When she moved to the United States in 1990, she had to overcome enormous financial, linguistic, and cultural barriers to pursue the American Dream. She first worked as a Middle School Bilingual Curriculum Content (BCC) mathematics teacher in Dade County and then as Regular High School mathematics teacher in Palm Beach County.
She went on to complete her Ed.D in Leadership and took a position as a School Improvement and Assessment Specialist for the School District of Palm Beach County. Her responsibilities included leading NCLB staff development opportunities for teachers and school administrators, as well as speaking at community forums regarding the same issues.
Dr. Lourdes is an Education Consultant, Public Speaker and Researcher who assists districts and schools to create data streams through quantitative or qualitative studies. She utilizes programs, methods, and strategies to train teachers, administrators, district personnel, students, parents and the communities at large, to help minority students achieve academic proficiency.
She provides consulting services, staff development opportunities, and motivational speaking. Her seminars include: School culture, Hispanic and African American academic achievement, parental involvement, assessment literacy, assessment development, test-taking strategies, data analysis, goals setting, student motivation, team-building, , and mathematics content by strands.
In order to have a better understanding of the lack of achievement among minority students Dr. Lourdes has been interviewing hundreds of English Language Learner (ELL), Hispanic, African- American and Native American middle and high school students to find out, from their perspective, what are the underlying reasons for their lack of achievement and what can the school do to help them improve. These findings are used to customize strategic plans at the school level to help the target population.

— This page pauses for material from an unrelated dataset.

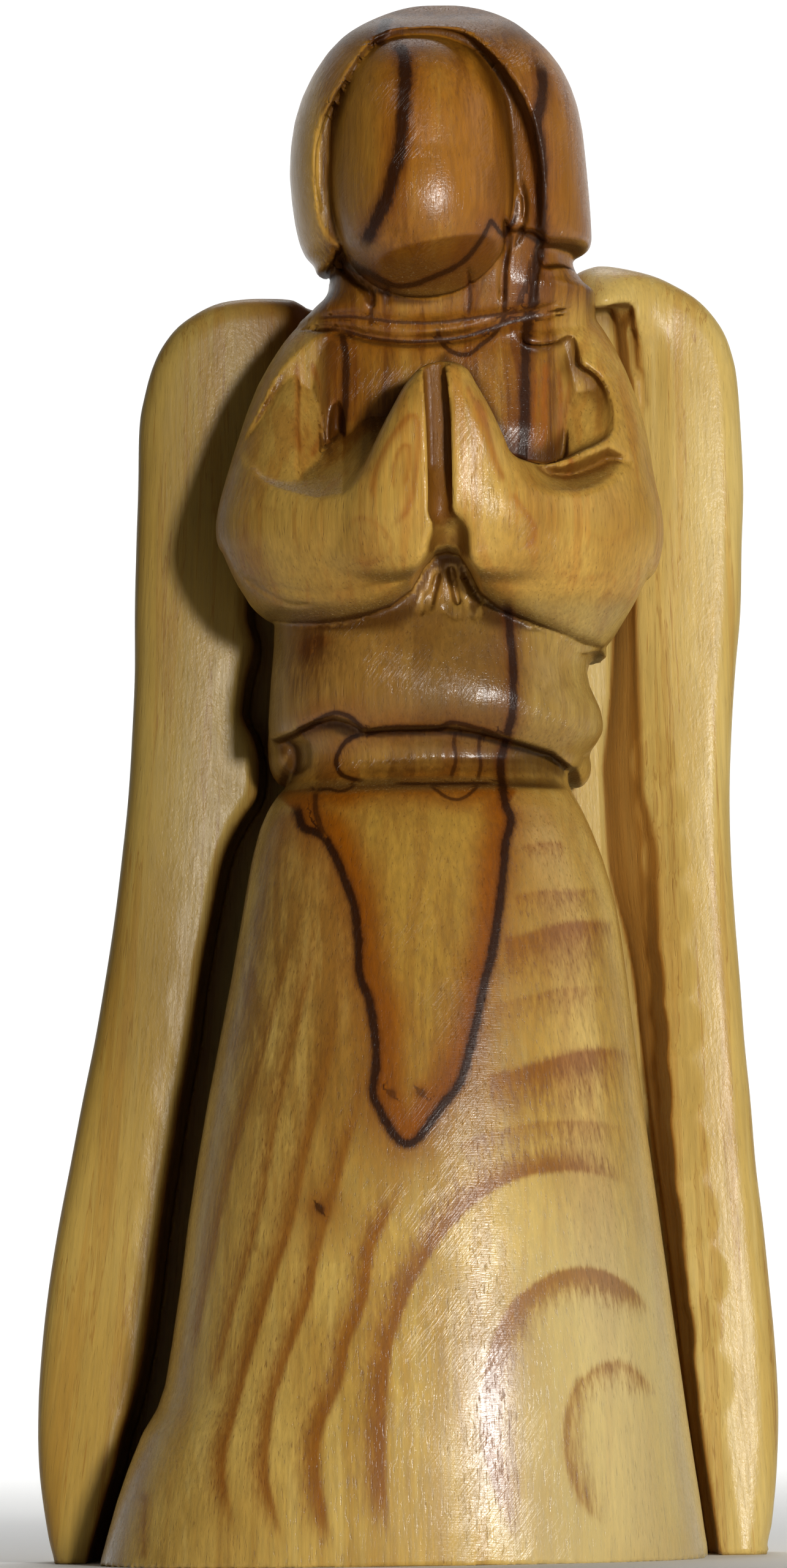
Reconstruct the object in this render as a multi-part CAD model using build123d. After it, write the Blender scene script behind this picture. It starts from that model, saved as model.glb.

Dr. Lourdes is the author of “Navigating the American Educational System (NAES): A Curricular and Training Hispanic Parental Involvement” program. The purpose of this program is to increase Hispanic academic achievement through increased parental involvement. This program provides bilingual educators, social workers, psychologists and community liaison the knowledge and skills they need to conduct successful parent workshops in Spanish. Over 500 participants have completed this program and are currently conducting numerous parent workshops throughout the state of Illinois.
She went on to create a program called “In the Driver’s Seat” which includes resources and videos on the ten competencies Hispanic parents need to improve their children’s academic success. This program is based on her book “Hsipanic Parental Involvement: Ten Competencies School Must Teach Hspanic Parents.” Her book is now available through Amazon. Dr. Lourdes is curently writing her second book. This one is for parents in Spanish and will be entitled, “Sentado en la Silla del Conductor” [Seated in the Driver's Seat]. It will be available in November 2011.